Car American Psycho tient de la satire pour critiquer l’obsession des classes supérieures pour le matérialisme et le statut social. Les descriptions minutieuses de vêtements de marque, de repas luxueux et d’appartements somptueux soulignent l’importance exagérée accordée aux symboles de richesse. En contrepoint, la déshumanisation du golden boy et la violence gratuite à laquelle il s’adonne indiquent le vide moral et émotionnel qui pulse sous la surface lisse du succès financier. Patrick Bateman a littéralement la folie des grandeurs.
Bret Easton Ellis narre les horreurs commises par Bateman avec une absence délibérée de jugement moral. Cette neutralité renforce l’horreur des actes décrits, mettant le lecteur face à l’indifférence abjecte de la haute société. En ne fournissant aucun commentaire explicite, l’auteur invite ses lecteurs à examiner les conséquences d’une société où les valeurs ont été éclipsées par le culte de l’argent et de l’image. L’élégance n’est plus celle du cœur mais des cartes de visite, des meilleures tables de grands restaurants et des lignes de cocaïne parfaitement alignées. L’extérieur (appartement, corps, costumes) fait l’objet de toutes les attentions, quand l’intérieur (moralité, sentiments, culture) tombe en déliquescence.
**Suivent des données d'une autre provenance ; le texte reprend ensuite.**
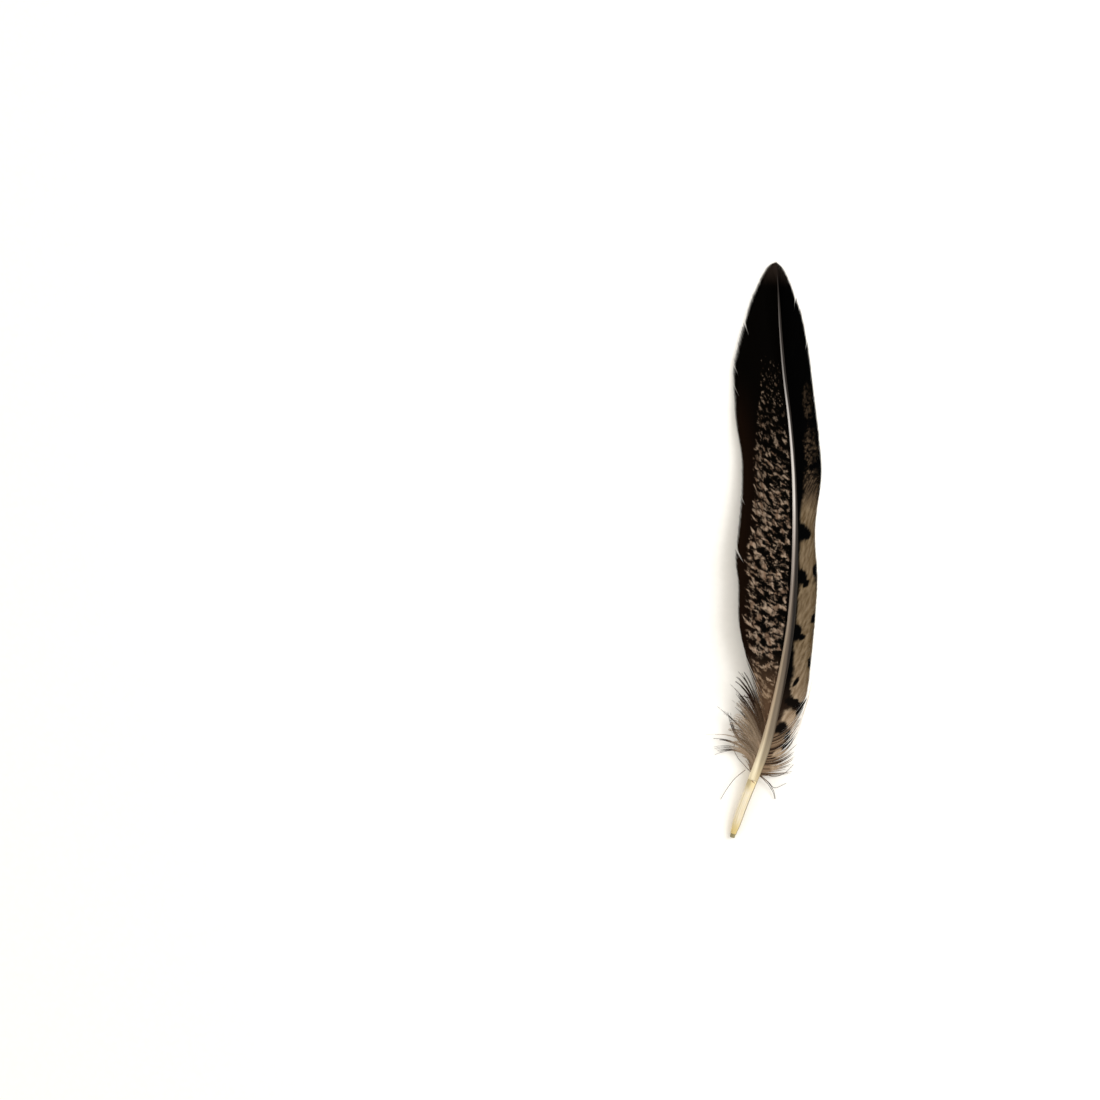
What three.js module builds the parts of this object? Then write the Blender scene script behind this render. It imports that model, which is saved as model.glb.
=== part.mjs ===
// An uncut quill feather: the whole wing feather of a game bird, as a quill pen is made from.
// It lies on a flat surface with its back up. It touches the surface with the end of its quill,
// the tip of its vane and the edge of its narrow, leading vane. The lower part of the broad
// trailing vane stands clear.
//
// Millimetres. The origin is the middle of the quill's end face. +Y runs straight from there to the
// tip of the vane, +X points towards the leading vane, and +Z up, out of the feather's back.
// A "station" is a distance along +Y from the quill's end.

import * as THREE from 'three';

// Lengths along the feather.
const VANE_TIP = 192.7;
const QUILL_TOP = 20;
const RACHIS_TIP = 187;
const PITH_TIP = 148;

// Play between pieces that grow together on the real feather.
const SEAM = 0.12;
const TRACT_GAP = 0.4;

// The bare quill: [distance along its axis, outside radius].
const QUILL_WALL = 0.36;
const QUILL_RADII = [
  [1.35, 0.96], [3, 1.16], [5, 1.37], [8, 1.5], [12, 1.54], [15, 1.56], [18.5, 1.6], [20.8, 1.66],
];
const END_BUTTON = { radius: 0.84, length: 1.25, chamfer: 0.14, neck: 0.48, neckLength: 1.0 };
const PULP_CAPS = { count: 6, first: 5.5, spacing: 2.3, radius: 0.95, rise: 0.75, thickness: 0.16 };
const TOP_PLUG_LENGTH = 0.9;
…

Le personnage de Patrick Bateman sert de lien entre l’individu (la structure) et son milieu socioprofessionnel (la superstructure). Ainsi, Ellis dépeint une upper class où règnent la solitude, la démence et la superficialité. Cette interconnexion met en lumière la manière dont l’environnement peut influencer et corrompre les individus. Le golden boy est mû par des pulsions irrésistibles, qu’il doit libérer à tout prix, comme si rien ne pouvait entraver son « ça ». Décomplexé, de plus en plus confus, il ne cesse de repousser les limites de l’horreur et jalouse chez les autres ce qu’il aimerait qu’on lui envie.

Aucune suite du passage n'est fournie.